### Provided data
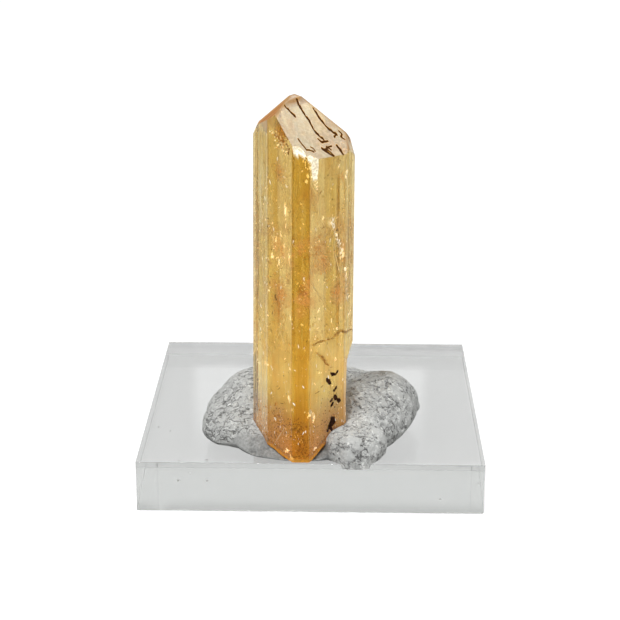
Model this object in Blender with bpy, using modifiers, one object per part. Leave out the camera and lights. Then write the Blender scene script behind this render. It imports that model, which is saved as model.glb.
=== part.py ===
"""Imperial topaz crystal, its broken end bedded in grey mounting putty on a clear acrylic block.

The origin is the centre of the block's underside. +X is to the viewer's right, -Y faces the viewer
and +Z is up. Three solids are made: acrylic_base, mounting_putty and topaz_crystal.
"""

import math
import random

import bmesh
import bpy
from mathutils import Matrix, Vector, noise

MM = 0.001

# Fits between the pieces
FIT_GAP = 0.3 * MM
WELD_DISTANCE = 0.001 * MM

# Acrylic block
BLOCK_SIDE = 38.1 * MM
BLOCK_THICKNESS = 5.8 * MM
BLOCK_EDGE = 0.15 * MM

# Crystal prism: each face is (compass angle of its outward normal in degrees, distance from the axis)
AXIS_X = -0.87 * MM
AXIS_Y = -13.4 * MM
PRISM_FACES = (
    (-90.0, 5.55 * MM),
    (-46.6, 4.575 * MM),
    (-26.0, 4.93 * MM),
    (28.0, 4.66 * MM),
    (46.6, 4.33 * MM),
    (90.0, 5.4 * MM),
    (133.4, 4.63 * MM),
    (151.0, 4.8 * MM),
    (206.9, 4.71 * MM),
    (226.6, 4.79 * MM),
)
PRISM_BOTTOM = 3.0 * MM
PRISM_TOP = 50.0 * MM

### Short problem
Copy every line of the material, please, keeping it exactly the same.

### Response to the exercise
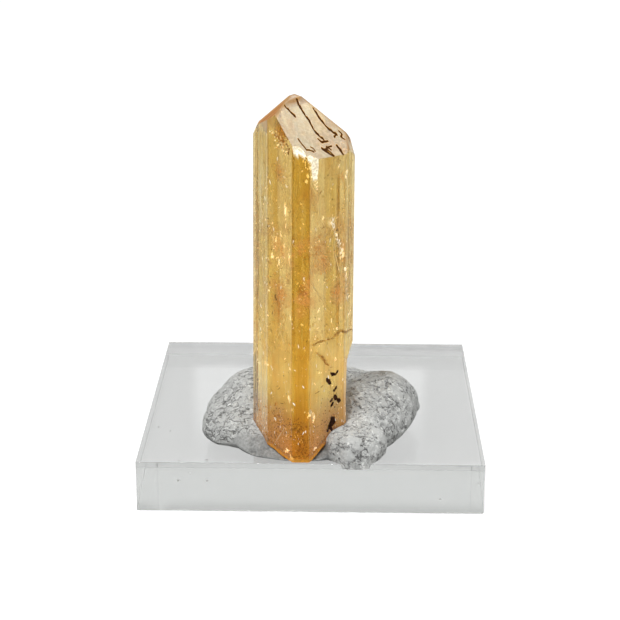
Model this object in Blender with bpy, using modifiers, one object per part. Leave out the camera and lights. Then write the Blender scene script behind this render. It imports that model, which is saved as model.glb.
=== part.py ===
"""Imperial topaz crystal, its broken end bedded in grey mounting putty on a clear acrylic block.

The origin is the centre of the block's underside. +X is to the viewer's right, -Y faces the viewer
and +Z is up. Three solids are made: acrylic_base, mounting_putty and topaz_crystal.
"""

import math
import random

import bmesh
import bpy
from mathutils import Matrix, Vector, noise

MM = 0.001

# Fits between the pieces
FIT_GAP = 0.3 * MM
WELD_DISTANCE = 0.001 * MM

# Acrylic block
BLOCK_SIDE = 38.1 * MM
BLOCK_THICKNESS = 5.8 * MM
BLOCK_EDGE = 0.15 * MM

# Crystal prism: each face is (compass angle of its outward normal in degrees, distance from the axis)
AXIS_X = -0.87 * MM
AXIS_Y = -13.4 * MM
PRISM_FACES = (
    (-90.0, 5.55 * MM),
    (-46.6, 4.575 * MM),
    (-26.0, 4.93 * MM),
    (28.0, 4.66 * MM),
    (46.6, 4.33 * MM),
    (90.0, 5.4 * MM),
    (133.4, 4.63 * MM),
    (151.0, 4.8 * MM),
    (206.9, 4.71 * MM),
    (226.6, 4.79 * MM),
)
PRISM_BOTTOM = 3.0 * MM
PRISM_TOP = 50.0 * MM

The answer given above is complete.